Grief is on the rise too, a fact that is difficult to disentangle from trichotillomania’s surge. Aside from the devastating death toll of the pandemic itself, many of us are experiencing other, ambiguous losses. Our communal loss of jobs, health, security, and social interaction have challenged our survival and left painful gaps in our day-to-day lives. The act of grieving has taken on new cultural relevance as well. We have said final goodbyes on FaceTime and Zoom, aching to reach our hands through the screen, to touch a loved one for the last time. We have privately grieved the loss of our routines and our sense of normalcy. Might our communal grief be connected to the rise in trichotillomania, a harkening back to its ancient roots?

Even before the pandemic began, some researchers viewed hair pulling as a way of coping with unprocessed loss. The onset of trichotillomania is often accompanied by a traumatic event — the death of a loved one, a divorce, the beginnings of puberty — so the connection between compulsive hair pulling and grief is not unheard of, even in contemporary literature. What’s striking is the portrayal of hair pulling as a means of communicating pain, one resorted to when verbal communication is not an option. Hair pulling, in its clinical form, is not a culturally sanctified ritual like it was for the Ancient Greeks. It does, however, become ritualized by the individual as a means of not only releasing pain, but expressing that pain to others.

I can’t help but think that hair pulling, despite its unsavory nature, makes sense in these pandemic times. Pulling out my hair is a reliable way of soothing my distress, one that is always available to me, even if (and especially if) I am alone. The behavior provides me with a sense of control in a world spinning wildly off course. Many people have found other tourniquets to instability: an extra glass of wine with dinner, multi-hour Netflix marathons, online shopping sprees. Of course I wish I could stop pulling out my hair. But I also respect my body’s well-meaning, if misplaced, efforts to manage losses that are unprecedented. In her memoir Blow Your House Down, Gina Frangello poses a pertinent question: “What is the line… between living in a sick world and becoming sick?” Maybe we’ve reached a point where seemingly irrational compulsions become rational, when our sicknesses are less a reflection of ourselves than of the society we live in. After all, isn’t the world crazy enough for all of us to want to pull our hair out a little?

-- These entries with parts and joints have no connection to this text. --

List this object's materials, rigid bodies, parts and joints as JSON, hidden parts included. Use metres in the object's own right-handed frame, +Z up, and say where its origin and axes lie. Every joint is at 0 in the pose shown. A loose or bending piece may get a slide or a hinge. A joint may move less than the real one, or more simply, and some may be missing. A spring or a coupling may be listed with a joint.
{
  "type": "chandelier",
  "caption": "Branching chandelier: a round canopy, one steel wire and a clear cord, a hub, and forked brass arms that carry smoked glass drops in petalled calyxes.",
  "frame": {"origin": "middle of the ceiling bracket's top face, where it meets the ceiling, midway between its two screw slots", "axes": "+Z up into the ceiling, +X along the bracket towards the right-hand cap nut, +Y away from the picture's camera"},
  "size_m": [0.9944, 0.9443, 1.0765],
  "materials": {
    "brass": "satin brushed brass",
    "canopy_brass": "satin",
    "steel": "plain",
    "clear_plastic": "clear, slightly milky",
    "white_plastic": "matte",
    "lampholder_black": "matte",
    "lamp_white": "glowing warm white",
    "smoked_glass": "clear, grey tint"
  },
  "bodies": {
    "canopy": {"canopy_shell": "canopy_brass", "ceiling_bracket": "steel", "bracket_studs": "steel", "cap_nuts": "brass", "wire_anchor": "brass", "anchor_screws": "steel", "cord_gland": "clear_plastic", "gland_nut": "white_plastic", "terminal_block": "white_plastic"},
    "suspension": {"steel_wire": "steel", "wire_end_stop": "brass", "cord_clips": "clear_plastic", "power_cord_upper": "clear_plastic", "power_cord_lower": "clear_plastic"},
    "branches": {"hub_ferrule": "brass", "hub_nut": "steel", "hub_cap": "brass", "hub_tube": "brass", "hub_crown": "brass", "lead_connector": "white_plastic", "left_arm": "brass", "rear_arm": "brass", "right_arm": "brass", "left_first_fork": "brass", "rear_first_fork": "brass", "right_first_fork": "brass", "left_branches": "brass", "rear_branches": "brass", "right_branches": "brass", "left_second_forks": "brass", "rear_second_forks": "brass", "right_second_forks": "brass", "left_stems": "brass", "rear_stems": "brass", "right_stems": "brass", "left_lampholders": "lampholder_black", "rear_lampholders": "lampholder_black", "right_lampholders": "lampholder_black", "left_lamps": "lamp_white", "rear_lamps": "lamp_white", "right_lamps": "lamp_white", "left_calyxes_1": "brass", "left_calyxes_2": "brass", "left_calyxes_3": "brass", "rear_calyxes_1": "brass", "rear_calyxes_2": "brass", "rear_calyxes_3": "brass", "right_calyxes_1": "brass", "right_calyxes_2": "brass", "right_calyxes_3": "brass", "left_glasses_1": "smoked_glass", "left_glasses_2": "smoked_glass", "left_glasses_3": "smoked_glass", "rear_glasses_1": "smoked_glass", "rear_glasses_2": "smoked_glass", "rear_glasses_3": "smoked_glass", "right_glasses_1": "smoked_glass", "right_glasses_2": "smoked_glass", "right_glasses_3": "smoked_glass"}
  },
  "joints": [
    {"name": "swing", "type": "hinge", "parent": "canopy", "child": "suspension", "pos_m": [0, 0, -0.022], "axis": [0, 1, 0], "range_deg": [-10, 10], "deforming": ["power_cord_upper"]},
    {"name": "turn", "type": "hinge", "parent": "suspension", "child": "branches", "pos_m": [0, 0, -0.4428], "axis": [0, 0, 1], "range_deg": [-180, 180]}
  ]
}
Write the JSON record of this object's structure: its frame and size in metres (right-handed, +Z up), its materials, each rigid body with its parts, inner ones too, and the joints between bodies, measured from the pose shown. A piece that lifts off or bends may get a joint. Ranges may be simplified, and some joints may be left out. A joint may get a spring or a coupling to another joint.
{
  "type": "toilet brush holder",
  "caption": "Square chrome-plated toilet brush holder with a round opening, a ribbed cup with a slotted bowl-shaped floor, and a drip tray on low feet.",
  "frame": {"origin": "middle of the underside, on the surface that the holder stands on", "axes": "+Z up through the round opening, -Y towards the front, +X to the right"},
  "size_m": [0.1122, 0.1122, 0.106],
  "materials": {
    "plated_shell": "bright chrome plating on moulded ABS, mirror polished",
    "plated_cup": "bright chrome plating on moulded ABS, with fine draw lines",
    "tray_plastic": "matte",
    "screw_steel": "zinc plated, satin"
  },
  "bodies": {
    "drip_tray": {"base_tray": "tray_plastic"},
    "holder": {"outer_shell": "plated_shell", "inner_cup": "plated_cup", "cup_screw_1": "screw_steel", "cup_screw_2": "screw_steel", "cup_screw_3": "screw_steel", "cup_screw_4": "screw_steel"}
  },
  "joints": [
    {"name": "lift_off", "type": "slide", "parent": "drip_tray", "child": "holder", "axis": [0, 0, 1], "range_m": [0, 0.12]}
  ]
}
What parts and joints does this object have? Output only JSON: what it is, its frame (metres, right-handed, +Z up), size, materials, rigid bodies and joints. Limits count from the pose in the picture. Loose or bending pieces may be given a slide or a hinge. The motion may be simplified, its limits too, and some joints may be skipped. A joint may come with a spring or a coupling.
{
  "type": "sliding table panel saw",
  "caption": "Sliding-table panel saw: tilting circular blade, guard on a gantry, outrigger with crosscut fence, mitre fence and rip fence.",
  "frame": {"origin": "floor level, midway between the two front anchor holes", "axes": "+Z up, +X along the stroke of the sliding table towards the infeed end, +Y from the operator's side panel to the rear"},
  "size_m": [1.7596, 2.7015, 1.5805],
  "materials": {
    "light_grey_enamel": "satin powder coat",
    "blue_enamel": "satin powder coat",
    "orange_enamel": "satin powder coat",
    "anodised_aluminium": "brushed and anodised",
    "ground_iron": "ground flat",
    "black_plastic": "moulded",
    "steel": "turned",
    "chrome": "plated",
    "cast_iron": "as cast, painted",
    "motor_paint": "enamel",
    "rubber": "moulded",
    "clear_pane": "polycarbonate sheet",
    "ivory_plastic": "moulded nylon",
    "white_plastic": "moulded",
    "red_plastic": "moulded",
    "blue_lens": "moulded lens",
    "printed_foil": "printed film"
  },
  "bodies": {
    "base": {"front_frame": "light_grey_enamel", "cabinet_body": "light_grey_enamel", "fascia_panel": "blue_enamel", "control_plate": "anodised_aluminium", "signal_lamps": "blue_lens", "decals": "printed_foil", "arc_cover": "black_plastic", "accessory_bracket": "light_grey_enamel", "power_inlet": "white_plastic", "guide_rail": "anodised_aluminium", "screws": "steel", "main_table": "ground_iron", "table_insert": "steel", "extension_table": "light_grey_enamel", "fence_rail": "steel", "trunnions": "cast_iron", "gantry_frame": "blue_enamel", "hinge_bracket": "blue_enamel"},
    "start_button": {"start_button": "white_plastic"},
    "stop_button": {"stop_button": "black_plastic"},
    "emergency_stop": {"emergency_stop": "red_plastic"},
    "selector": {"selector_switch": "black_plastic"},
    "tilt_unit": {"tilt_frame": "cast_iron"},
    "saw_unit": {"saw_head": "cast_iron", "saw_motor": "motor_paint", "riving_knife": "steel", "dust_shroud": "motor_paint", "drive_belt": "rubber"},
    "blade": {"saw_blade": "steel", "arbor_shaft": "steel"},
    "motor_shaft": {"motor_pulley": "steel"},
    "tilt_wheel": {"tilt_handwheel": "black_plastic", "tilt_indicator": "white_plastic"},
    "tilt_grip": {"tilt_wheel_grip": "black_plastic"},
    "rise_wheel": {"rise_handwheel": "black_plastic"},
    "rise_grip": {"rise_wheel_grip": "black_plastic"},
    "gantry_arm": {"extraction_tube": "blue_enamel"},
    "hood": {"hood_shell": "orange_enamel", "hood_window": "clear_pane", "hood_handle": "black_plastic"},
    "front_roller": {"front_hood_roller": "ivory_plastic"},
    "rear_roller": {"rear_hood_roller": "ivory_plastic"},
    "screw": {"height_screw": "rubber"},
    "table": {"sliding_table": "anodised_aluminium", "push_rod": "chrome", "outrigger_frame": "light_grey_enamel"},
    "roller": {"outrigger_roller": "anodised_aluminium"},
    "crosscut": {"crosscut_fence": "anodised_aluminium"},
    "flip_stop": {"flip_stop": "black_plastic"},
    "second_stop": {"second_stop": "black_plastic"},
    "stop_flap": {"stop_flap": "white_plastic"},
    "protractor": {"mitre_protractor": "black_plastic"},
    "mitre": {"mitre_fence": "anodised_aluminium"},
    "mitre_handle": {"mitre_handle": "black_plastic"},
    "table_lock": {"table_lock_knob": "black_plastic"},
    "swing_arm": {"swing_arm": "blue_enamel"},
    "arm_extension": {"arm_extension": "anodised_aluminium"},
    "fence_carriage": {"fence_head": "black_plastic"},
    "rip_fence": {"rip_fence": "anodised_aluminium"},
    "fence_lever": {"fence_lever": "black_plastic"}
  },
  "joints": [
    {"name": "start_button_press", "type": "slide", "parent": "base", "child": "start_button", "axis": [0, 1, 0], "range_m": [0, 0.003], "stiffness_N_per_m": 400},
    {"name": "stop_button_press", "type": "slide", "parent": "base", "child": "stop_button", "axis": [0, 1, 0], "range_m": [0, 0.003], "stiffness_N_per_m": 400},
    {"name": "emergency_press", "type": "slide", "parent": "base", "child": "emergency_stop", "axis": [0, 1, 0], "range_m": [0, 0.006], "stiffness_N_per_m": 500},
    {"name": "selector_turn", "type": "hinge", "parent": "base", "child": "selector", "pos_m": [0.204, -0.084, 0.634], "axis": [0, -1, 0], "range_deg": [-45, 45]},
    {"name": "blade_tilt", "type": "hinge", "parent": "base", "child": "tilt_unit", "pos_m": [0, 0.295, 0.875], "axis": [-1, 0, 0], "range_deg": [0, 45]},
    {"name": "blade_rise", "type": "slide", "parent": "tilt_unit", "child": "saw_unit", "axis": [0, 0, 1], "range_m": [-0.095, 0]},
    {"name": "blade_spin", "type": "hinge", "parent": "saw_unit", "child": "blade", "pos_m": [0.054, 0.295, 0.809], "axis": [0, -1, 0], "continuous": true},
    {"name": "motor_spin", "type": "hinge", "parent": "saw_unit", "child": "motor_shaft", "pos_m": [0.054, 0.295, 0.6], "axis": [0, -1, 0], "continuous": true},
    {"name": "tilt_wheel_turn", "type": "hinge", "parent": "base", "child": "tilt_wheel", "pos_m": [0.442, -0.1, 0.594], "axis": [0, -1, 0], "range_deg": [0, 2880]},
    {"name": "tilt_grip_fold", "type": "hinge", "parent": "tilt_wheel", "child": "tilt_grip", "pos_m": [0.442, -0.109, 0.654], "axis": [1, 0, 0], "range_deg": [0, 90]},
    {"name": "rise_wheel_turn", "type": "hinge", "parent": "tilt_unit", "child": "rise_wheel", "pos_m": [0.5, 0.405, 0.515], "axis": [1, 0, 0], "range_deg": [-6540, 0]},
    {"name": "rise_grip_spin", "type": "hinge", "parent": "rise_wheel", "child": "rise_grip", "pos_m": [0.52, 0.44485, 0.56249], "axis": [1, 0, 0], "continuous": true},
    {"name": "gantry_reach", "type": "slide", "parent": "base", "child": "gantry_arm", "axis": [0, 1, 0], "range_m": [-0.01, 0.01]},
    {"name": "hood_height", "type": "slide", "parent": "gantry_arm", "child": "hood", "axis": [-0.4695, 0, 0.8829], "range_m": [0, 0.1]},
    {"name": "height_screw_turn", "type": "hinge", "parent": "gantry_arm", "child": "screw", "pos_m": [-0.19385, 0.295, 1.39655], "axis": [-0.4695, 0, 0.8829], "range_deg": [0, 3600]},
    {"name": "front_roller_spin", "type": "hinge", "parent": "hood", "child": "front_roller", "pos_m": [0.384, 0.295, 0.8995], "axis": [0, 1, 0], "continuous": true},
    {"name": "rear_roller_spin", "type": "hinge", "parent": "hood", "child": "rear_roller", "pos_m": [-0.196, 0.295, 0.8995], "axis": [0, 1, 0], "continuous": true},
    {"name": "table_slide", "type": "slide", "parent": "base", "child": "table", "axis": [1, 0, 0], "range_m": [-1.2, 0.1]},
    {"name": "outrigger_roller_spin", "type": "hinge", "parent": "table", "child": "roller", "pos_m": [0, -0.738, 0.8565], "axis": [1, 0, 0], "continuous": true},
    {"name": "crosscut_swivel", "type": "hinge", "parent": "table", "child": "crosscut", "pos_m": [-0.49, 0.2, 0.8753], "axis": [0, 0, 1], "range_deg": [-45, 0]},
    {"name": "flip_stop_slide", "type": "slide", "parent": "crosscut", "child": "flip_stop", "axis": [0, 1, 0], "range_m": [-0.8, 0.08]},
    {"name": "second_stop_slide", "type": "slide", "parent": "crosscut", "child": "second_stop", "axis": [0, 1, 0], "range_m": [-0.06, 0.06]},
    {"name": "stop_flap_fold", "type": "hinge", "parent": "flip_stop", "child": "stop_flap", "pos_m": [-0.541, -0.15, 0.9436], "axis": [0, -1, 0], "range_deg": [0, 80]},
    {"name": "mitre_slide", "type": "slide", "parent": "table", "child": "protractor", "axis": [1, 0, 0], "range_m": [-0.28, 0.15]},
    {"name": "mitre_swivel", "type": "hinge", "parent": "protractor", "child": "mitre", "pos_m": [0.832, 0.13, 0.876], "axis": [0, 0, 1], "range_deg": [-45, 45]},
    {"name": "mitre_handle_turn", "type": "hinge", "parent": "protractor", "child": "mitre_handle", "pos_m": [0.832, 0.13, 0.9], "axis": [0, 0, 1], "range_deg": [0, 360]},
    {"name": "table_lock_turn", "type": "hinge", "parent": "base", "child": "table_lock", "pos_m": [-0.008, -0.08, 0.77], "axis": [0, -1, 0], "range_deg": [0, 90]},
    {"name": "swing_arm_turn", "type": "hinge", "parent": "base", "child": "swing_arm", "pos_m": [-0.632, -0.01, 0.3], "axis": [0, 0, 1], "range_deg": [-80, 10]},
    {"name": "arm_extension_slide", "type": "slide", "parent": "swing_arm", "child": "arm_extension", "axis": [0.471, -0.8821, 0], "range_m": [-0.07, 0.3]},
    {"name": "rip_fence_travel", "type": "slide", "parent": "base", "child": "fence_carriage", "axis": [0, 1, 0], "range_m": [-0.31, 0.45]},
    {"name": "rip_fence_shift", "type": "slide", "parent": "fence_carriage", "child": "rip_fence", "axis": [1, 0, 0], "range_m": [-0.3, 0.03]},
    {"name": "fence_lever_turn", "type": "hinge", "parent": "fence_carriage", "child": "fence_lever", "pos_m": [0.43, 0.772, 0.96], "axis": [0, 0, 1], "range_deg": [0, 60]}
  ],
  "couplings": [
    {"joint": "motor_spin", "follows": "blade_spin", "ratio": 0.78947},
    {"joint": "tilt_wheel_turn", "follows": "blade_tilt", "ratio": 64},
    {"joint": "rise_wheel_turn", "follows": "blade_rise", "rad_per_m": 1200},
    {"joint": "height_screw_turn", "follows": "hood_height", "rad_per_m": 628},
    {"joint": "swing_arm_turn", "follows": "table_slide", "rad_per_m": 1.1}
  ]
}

Now, when I look in the mirror each morning, I see my version of “pandemic hair”: a close-cropped buzz cut, bald patches spreading across the sides of my head, a dime-shaped spot behind my right ear. My scalp seems more like a marker of time than a marker of loss. Each inch of exposed skin maps to a different moment in the pandemic: the thin area along the crown from lockdown, that patch above my temple from my grandmother’s Zoom funeral. Of course, time and loss are linked. Each passing day presents a new gradation of grief, a further blurring of the bounds between “normalcy” and “sickness.” Another jolt of loneliness amidst the pandemic’s ongoingness. Someday I hope to find the voice — maybe these words are a start — to unmoor myself from old ways of communicating pain, empowering me to externalize my grief through connection rather than compulsion. Until then, I’ll extend myself some compassion. We could all use more of that right now.